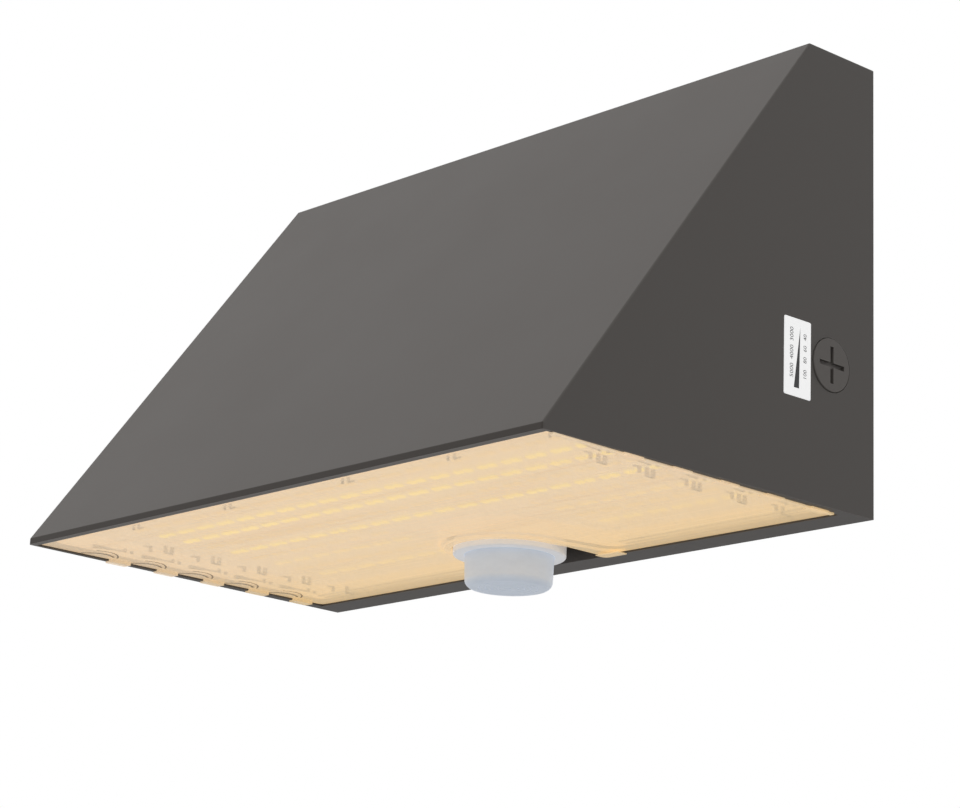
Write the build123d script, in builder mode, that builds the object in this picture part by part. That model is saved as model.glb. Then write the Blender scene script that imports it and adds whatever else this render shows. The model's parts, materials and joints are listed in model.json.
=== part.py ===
"""Wedge-shaped outdoor wall pack light with a hook-on housing and a twist-in light sensor.

Millimetres. X runs to the right, Y towards the wall, Z up. The origin is the centre of the
junction box screw pattern, on the wall.
"""
from build123d import *
import math
import os

os.makedirs("parts", exist_ok=True)

# ---------------------------------------------------------------- driving dimensions
# Housing casting, seen from the side: a top shelf, a long sloped front and a low front lip.
housing_height = 213.0
housing_depth = 202.0
top_depth = 44.0
lip_height = 3.0
rear_width = 360.0
front_width = 350.0
cast_wall = 2.8
outer_edge_radius = 1.0
box_centre_height = 110.0      # junction box centre above the bottom rim

# Wall plate and foam gasket.
gasket_thickness = 2.0
plate_thickness = 1.5
plate_side_gap = 8.0            # plate edge in from the housing's rear edge, each side
gasket_margin = 4.0
flange_height = 9.0            # underside of the plate's bottom flange above the rim
flange_depth = 11.9
box_screw_spacing = 88.9
box_screw_hole_radius = 2.5
lag_spacing_x = 280.0
lag_spacing_z = 140.0
lag_hole_radius = 3.5
wire_hole_radius = 11.0
wire_hole_drop = 28.0          # wire hole below the junction box centre
grommet_bore_radius = 8.0
grommet_flange_radius = 14.0
grommet_lip = 1.5
grommet_fit = 0.1

# Rolled bead on the plate, and the hooks cast under the housing's top that hang on it.
bead_radius = 1.6
bead_offset = 6.5              # bead centre in front of the wall
bead_drop = 4.8                # bead centre below the housing's top
bead_end_gap = 22.0            # bead end in from the plate's edge
shelf_drop = 2.2               # step shelf under the bead, which stops the swing
hook_clearance = 0.1
hook_width = 50.0
hook_end_gap = 15.0            # hook in from the bead's end
hook_depth = 9.0
hook_root = 1.0                # hook's run into the casting's top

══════

Word for word, write out the data.

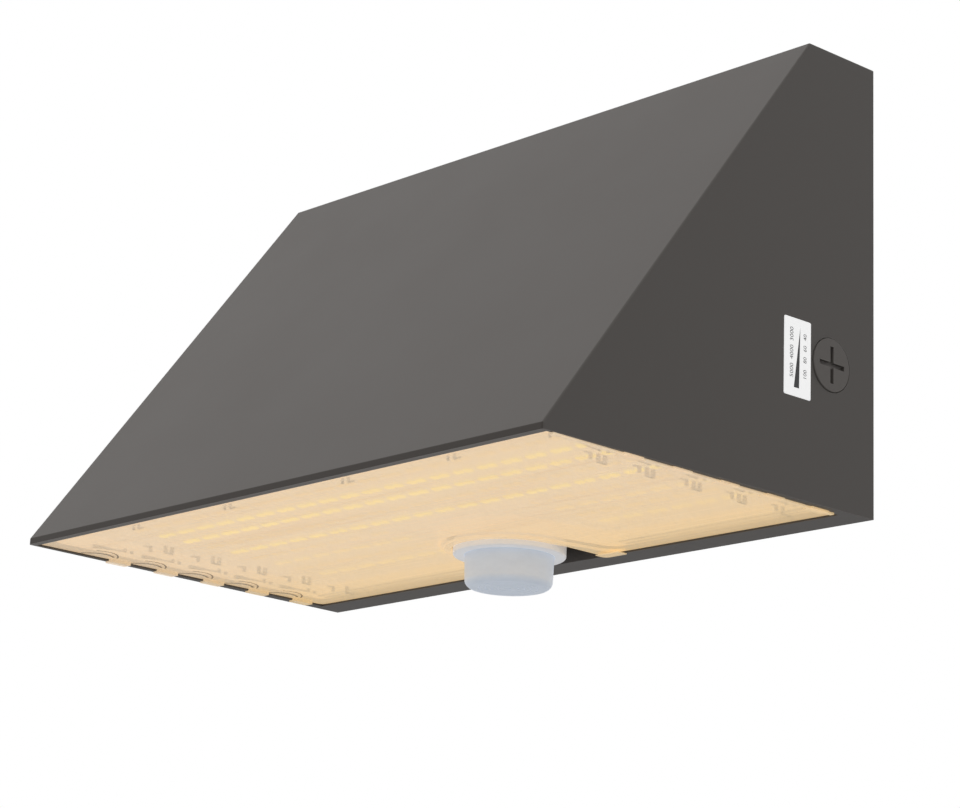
Write the build123d script, in builder mode, that builds the object in this picture part by part. That model is saved as model.glb. Then write the Blender scene script that imports it and adds whatever else this render shows. The model's parts, materials and joints are listed in model.json.
=== part.py ===
"""Wedge-shaped outdoor wall pack light with a hook-on housing and a twist-in light sensor.

Millimetres. X runs to the right, Y towards the wall, Z up. The origin is the centre of the
junction box screw pattern, on the wall.
"""
from build123d import *
import math
import os

os.makedirs("parts", exist_ok=True)

# ---------------------------------------------------------------- driving dimensions
# Housing casting, seen from the side: a top shelf, a long sloped front and a low front lip.
housing_height = 213.0
housing_depth = 202.0
top_depth = 44.0
lip_height = 3.0
rear_width = 360.0
front_width = 350.0
cast_wall = 2.8
outer_edge_radius = 1.0
box_centre_height = 110.0      # junction box centre above the bottom rim

# Wall plate and foam gasket.
gasket_thickness = 2.0
plate_thickness = 1.5
plate_side_gap = 8.0            # plate edge in from the housing's rear edge, each side
gasket_margin = 4.0
flange_height = 9.0            # underside of the plate's bottom flange above the rim
flange_depth = 11.9
box_screw_spacing = 88.9
box_screw_hole_radius = 2.5
lag_spacing_x = 280.0
lag_spacing_z = 140.0
lag_hole_radius = 3.5
wire_hole_radius = 11.0
wire_hole_drop = 28.0          # wire hole below the junction box centre
grommet_bore_radius = 8.0
grommet_flange_radius = 14.0
grommet_lip = 1.5
grommet_fit = 0.1

# Rolled bead on the plate, and the hooks cast under the housing's top that hang on it.
bead_radius = 1.6
bead_offset = 6.5              # bead centre in front of the wall
bead_drop = 4.8                # bead centre below the housing's top
bead_end_gap = 22.0            # bead end in from the plate's edge
shelf_drop = 2.2               # step shelf under the bead, which stops the swing
hook_clearance = 0.1
hook_width = 50.0
hook_end_gap = 15.0            # hook in from the bead's end
hook_depth = 9.0
hook_root = 1.0                # hook's run into the casting's top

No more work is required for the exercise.